- What this task involves -
Everything from the line that contains "const dresser = new THREE.Group();" through the last line of the listing must be copied exactly, with both of those lines included and no others.

(Rows from a 3D modeling dataset)
▼
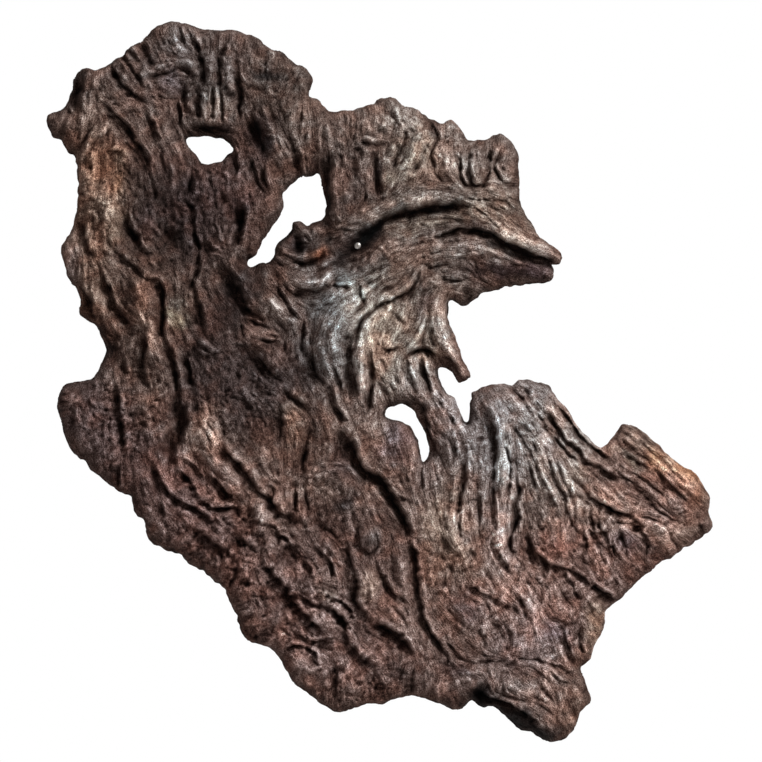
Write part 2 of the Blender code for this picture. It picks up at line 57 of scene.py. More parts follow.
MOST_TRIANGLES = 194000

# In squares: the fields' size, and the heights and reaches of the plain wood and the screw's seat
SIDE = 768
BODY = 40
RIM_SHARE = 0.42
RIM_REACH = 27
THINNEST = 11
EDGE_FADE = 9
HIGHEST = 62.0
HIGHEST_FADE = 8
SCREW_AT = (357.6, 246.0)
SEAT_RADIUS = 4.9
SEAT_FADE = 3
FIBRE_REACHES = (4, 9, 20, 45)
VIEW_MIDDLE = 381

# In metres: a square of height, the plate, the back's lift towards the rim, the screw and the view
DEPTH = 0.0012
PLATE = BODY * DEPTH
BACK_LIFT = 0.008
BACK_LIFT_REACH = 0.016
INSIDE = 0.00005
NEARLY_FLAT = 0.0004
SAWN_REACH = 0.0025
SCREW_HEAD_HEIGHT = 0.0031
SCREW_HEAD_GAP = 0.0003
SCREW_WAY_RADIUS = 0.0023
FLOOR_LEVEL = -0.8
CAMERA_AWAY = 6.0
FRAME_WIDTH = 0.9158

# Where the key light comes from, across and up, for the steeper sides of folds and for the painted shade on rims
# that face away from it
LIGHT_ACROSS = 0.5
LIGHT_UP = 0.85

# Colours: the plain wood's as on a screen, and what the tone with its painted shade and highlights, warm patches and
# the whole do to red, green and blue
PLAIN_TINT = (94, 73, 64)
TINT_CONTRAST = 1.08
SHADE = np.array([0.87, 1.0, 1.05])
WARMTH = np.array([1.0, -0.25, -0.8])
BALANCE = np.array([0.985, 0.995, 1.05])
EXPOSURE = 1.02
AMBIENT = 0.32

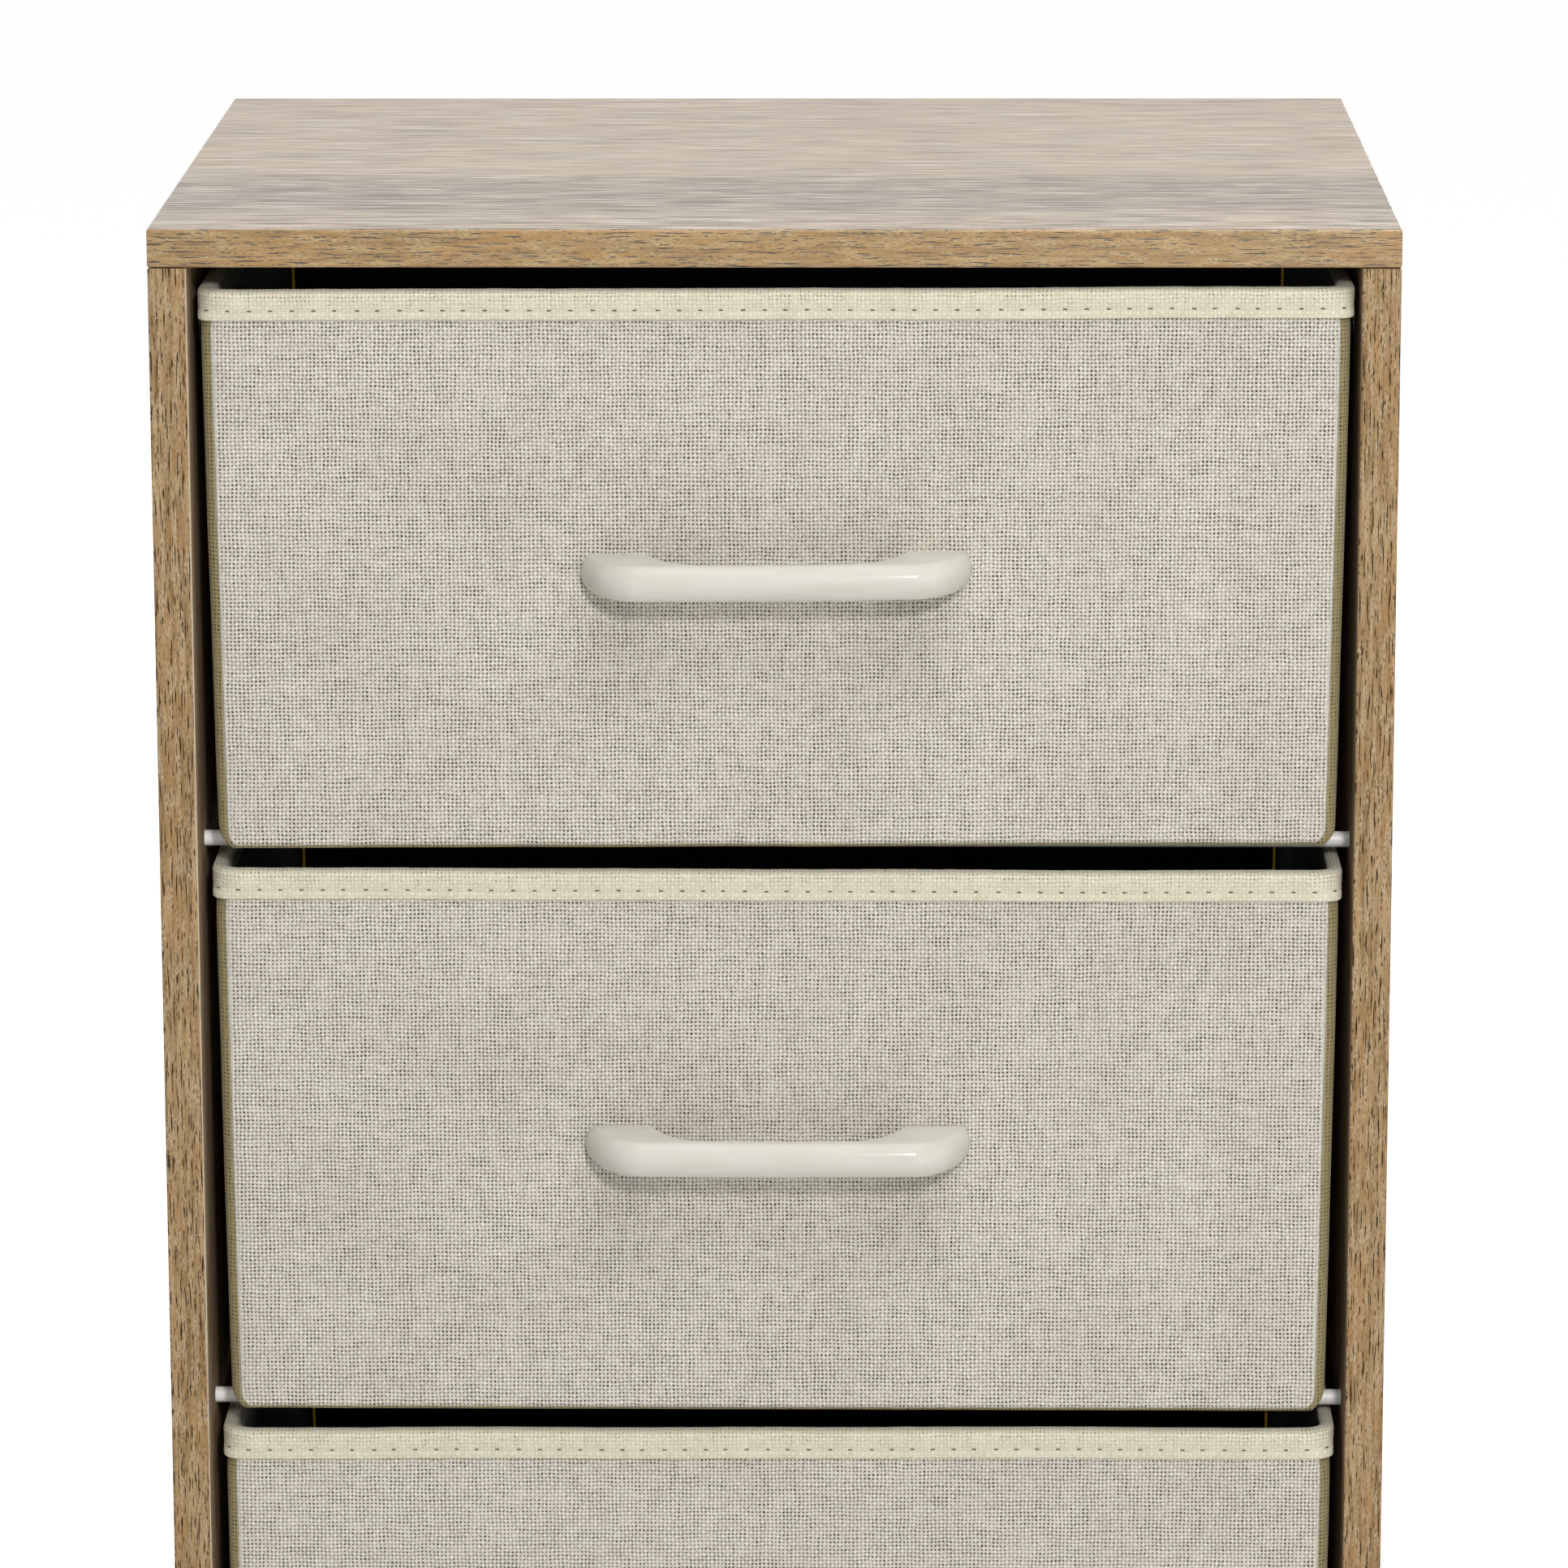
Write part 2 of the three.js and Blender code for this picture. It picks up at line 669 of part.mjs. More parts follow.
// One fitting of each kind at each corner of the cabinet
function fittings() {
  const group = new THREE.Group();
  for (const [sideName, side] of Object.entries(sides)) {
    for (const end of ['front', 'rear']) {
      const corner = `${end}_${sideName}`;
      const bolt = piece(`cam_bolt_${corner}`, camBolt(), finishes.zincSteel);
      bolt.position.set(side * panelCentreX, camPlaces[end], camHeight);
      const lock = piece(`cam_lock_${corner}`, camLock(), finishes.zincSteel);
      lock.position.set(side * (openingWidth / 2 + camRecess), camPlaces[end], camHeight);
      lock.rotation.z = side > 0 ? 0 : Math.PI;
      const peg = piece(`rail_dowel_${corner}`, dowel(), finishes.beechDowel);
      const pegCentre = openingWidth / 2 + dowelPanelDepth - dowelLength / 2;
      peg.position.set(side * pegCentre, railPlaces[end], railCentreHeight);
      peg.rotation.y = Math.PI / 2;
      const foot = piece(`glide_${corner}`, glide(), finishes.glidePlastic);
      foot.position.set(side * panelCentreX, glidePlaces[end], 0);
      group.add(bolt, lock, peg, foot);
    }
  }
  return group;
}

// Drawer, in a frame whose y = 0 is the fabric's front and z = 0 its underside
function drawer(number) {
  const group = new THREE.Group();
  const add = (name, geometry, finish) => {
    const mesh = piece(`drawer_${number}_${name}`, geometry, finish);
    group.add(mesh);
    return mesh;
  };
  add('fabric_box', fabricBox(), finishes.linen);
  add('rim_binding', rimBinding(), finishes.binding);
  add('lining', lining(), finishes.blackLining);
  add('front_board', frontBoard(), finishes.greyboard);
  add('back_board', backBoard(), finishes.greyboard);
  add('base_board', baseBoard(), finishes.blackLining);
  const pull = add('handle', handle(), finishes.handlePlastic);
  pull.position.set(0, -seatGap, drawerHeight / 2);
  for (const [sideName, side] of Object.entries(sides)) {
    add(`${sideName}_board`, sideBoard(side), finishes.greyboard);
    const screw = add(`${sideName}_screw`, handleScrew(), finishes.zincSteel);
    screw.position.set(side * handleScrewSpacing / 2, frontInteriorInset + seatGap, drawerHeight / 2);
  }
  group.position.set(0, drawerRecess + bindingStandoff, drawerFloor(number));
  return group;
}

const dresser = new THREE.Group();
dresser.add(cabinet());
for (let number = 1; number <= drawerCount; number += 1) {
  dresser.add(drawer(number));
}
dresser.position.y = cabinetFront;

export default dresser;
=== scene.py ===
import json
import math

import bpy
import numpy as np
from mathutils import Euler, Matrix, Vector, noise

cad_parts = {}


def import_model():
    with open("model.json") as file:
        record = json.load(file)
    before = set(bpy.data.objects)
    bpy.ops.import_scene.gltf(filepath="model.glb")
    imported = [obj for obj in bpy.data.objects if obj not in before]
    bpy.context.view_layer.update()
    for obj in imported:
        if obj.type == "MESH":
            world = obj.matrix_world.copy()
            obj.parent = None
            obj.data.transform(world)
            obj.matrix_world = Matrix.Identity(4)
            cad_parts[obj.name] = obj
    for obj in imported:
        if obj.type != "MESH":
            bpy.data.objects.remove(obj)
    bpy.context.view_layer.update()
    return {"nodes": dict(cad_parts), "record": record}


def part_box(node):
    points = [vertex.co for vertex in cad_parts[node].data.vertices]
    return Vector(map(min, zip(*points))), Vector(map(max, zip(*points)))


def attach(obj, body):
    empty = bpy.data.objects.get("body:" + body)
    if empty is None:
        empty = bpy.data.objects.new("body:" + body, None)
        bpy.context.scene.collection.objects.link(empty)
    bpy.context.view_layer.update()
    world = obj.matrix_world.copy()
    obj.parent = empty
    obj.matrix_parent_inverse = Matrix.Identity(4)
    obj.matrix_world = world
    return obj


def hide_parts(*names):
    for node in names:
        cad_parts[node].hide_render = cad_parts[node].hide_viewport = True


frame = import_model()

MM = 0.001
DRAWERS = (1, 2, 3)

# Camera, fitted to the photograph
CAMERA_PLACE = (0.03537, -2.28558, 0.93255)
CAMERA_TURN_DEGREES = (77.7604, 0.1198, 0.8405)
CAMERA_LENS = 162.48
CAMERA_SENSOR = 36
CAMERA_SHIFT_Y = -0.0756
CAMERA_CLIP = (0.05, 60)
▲
- Answer to this task -
const dresser = new THREE.Group();
dresser.add(cabinet());
for (let number = 1; number <= drawerCount; number += 1) {
  dresser.add(drawer(number));
}
dresser.position.y = cabinetFront;

export default dresser;
=== scene.py ===
import json
import math

import bpy
import numpy as np
from mathutils import Euler, Matrix, Vector, noise

cad_parts = {}


def import_model():
    with open("model.json") as file:
        record = json.load(file)
    before = set(bpy.data.objects)
    bpy.ops.import_scene.gltf(filepath="model.glb")
    imported = [obj for obj in bpy.data.objects if obj not in before]
    bpy.context.view_layer.update()
    for obj in imported:
        if obj.type == "MESH":
            world = obj.matrix_world.copy()
            obj.parent = None
            obj.data.transform(world)
            obj.matrix_world = Matrix.Identity(4)
            cad_parts[obj.name] = obj
    for obj in imported:
        if obj.type != "MESH":
            bpy.data.objects.remove(obj)
    bpy.context.view_layer.update()
    return {"nodes": dict(cad_parts), "record": record}


def part_box(node):
    points = [vertex.co for vertex in cad_parts[node].data.vertices]
    return Vector(map(min, zip(*points))), Vector(map(max, zip(*points)))


def attach(obj, body):
    empty = bpy.data.objects.get("body:" + body)
    if empty is None:
        empty = bpy.data.objects.new("body:" + body, None)
        bpy.context.scene.collection.objects.link(empty)
    bpy.context.view_layer.update()
    world = obj.matrix_world.copy()
    obj.parent = empty
    obj.matrix_parent_inverse = Matrix.Identity(4)
    obj.matrix_world = world
    return obj


def hide_parts(*names):
    for node in names:
        cad_parts[node].hide_render = cad_parts[node].hide_viewport = True


frame = import_model()

MM = 0.001
DRAWERS = (1, 2, 3)

# Camera, fitted to the photograph
CAMERA_PLACE = (0.03537, -2.28558, 0.93255)
CAMERA_TURN_DEGREES = (77.7604, 0.1198, 0.8405)
CAMERA_LENS = 162.48
CAMERA_SENSOR = 36
CAMERA_SHIFT_Y = -0.0756
CAMERA_CLIP = (0.05, 60)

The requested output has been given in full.